Now it is high time for its bright and better execution when we have with us the willing employers, universities, and students.
All that is required is to loosen the grip over regulations in tripartite apprenticeship contracts, online university licensing, legislative definitions, National Skill Quality Framework (NSQF) pathway to degrees, process complexities, quota simplifications etc.
STEPS IN THIS DIRECTION:
Ministry of Skill Development and Entrepreneurship has made several efforts to increase the number of apprentices hired by enterprises in the country. The aim is to fill the gap in supply and demand for skilled workforce and meet the aspirations of the Indian youth through gaining on-the-job training and securing better opportunities for employment. The apprentices will receive direct industry exposure and monthly stipend as per the Government standards for developing new skills, an opportunity to earn while they learn.
- Apprenticeship Act 1961: It was enacted with the objective was enacted with the prime objective to utilize fully the facilities available in industries for imparting practical training and thus developing skilled manpower for industries.
- SKILL INDIA, in association with the Directorate General of Training (DGT), had organised a day-long ‘Apprenticeship Mela’ across the country in more than over 700 locations on 21st April 2022 with the aim is to support hiring of more than one lakh apprentices and assist employers in tapping the right talent and develop it further with training and providing practical skillsets.
- The National Policy of Skill Development and Entrepreneurship, 2015 launched by the Prime Minister in 2015 recognises apprenticeship as a means to provide gainful employment to skilled workforce with adequate compensation.
- NATIONAL APPRENTICESHIP PROMOTION SCHEME(NAPS), 2016 was launched to provide industry led, practice oriented, effective and efficient mode of formal training to increase the engagement of apprentices.
- The Ministry of Rural Development implements Deen Dayal Upadhyaya Grameen Kaushalya Yojana (DDU-GKY) to drive this national agenda for inclusive growth, by developing skills and productive capacity of the rural youth from poor families. It bridges the gaps by funding training projects benchmarked to global standards, with an emphasis on placement, retention, career progression and foreign placement.
- PRADHAN MANTRI KAUSHAL VIKAS YOJANA (PMKVY), the flagship scheme for skill training of youth to be implemented by the new Ministry of Skill Development and Entrepreneurship through the National Skill Development Corporation (NSDC). Training and Assessment fees are completely paid by the Government. The Skill training would be done based on the National Skill Qualification Framework (NSQF) and industry led standards.

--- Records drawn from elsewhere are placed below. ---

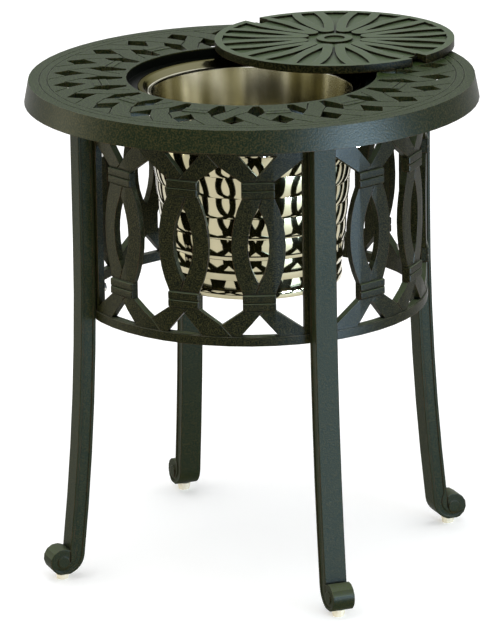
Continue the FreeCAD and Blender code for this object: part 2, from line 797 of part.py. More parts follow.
def lid():
    """The whole lid, made round the origin and laid on the table top."""
    pitch = 360.0 / LOOP_COUNT
    loop = loop_bars()
    loops = [turned(loop, i * pitch) for i in range(LOOP_COUNT)]
    floor = LID_THICKNESS - LID_RELIEF
    hub = moved(bar_of_sides(HUB_SIDES, HUB_RADIUS, LID_RELIEF + 0.5), Vector(0, 0, floor - 0.5))
    disc = lid_disc().fuse(loops + [hub])
    hole = moved(bar_of_sides(HUB_SIDES, HUB_HOLE, LID_RELIEF), Vector(0, 0, floor + 0.6))
    notch = Part.makeBox(NOTCH_WIDTH, NOTCH_DEPTH + 5.0, LID_THICKNESS)
    notch.translate(Vector(-NOTCH_WIDTH / 2, -LID_RADIUS - 5.0, 0))
    disc = disc.cut(Part.makeCompound([hole, notch, turned(notch, 180)])).removeSplitter()
    disc = turned(disc, LID_TURN)
    disc.translate(Vector(LID_PLACE[0], LID_PLACE[1], TABLE_HEIGHT + COLLAR_RISE))
    return disc


def main():
    os.makedirs("parts", exist_ok=True)
    places = ("front", "right", "back", "left")
    quarter = 360.0 / LEG_COUNT
    write("table_top", table_top())
    for i, place in enumerate(places):
        write("leg_" + place, turned(leg(), i * quarter))
        write("glide_" + place, glide(i * quarter))
        following = places[(i + 1) % LEG_COUNT]
        write("apron_panel_" + place + "_" + following, apron_panel((i + 0.5) * quarter))
    write("top_bolts", on_lugs(seated_bolt(TOP_BOLT_LENGTH)))
    write("top_washers", on_lugs(washer()))
    write("leg_bolts", behind_legs(bolt(LEG_BOLT_LENGTH)))
    write("bucket_liner", bucket_liner())
    write("bucket_shell", bucket_shell())
    write("bucket_base", bucket_base())
    write("lid", lid())


main()
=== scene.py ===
# %% [markdown]
# A round patio table with an ice bucket sunk in its middle.
#
# The castings, the steel bucket and the loose lid already exist as exact solids, so this
# script dresses them: it cuts their fine grooves, gives each metal its own finish, sets up
# a plain studio and places the camera. Everything is in metres, unless a comment says
# millimetres, with the floor at zero and the table's axis upright through the origin.

# %% Load the solids
import json
import math

import bpy
from mathutils import Matrix, Vector

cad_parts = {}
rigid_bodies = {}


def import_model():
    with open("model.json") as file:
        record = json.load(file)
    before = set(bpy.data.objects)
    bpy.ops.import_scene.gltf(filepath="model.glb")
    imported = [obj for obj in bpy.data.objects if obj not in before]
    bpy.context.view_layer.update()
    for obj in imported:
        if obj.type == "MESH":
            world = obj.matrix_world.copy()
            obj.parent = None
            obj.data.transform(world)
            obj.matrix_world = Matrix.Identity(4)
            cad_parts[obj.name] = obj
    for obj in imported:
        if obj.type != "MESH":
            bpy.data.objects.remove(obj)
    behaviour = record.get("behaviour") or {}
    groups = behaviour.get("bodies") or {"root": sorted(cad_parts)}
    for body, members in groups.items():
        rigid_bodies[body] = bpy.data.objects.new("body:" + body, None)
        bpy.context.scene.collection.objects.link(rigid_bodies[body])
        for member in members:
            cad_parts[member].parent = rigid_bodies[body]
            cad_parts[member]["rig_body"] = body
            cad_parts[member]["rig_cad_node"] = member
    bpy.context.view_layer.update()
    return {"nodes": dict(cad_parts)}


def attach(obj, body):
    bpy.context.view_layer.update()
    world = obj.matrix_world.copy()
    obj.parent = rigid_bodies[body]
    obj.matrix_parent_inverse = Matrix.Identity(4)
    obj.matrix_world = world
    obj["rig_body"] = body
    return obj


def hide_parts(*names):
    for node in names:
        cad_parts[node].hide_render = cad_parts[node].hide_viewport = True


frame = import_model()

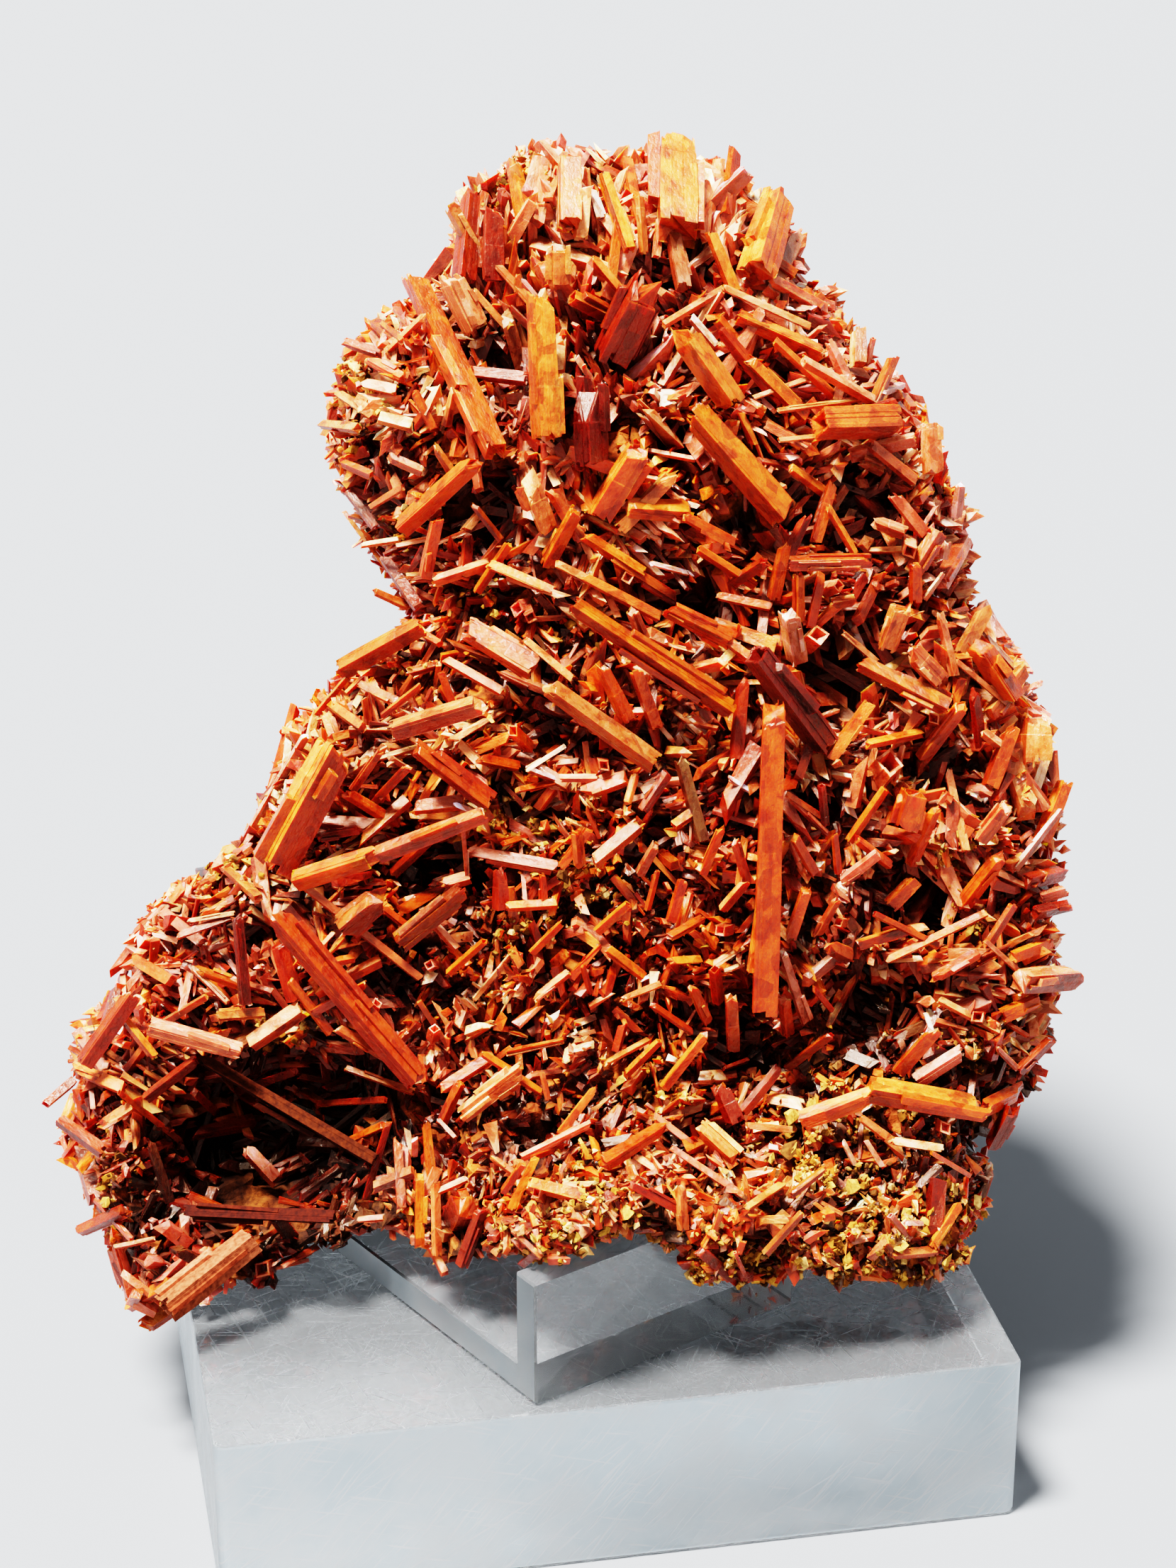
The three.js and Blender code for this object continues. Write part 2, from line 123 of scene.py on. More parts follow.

- National Apprenticeship Training Scheme (NATS): It is one of the flagship programmes of Government of India (under MHRD) for Skilling Indian Youth. It is a one-year programme equipping technically qualified youth with practical knowledge and skills required in their field of work. The candidates get certificates, recognized by National Council for Vocational Education and Training (NCVET), increasing the chances of their employability after the training.
- Scheme for Higher Education Youth in Apprenticeship and Skills (SHREYAS): Ministry of Human Resource Development launched the scheme for providing industry apprenticeship opportunities to the general graduates through the National Apprenticeship Promotional Scheme (NAPS). The program aims to enhance the employability of Indian youth by providing ‘on the job work exposure’ and earning of stipend.
National Employability Enhancement Mission, (NEEM): It is also known as National Employability Enhancement Scheme. It is a pioneering initiative taken jointly by AICTE and Government of India to provide on the job training to the candidates. NEEM is an apprenticeship program which helps those enrolled in educational institutes gain first-hand experience of working in an industrial set-up. NEEM Trainee is a student or any person who has registered themselves under NEEM. They should have a minimum education up to Class 10th.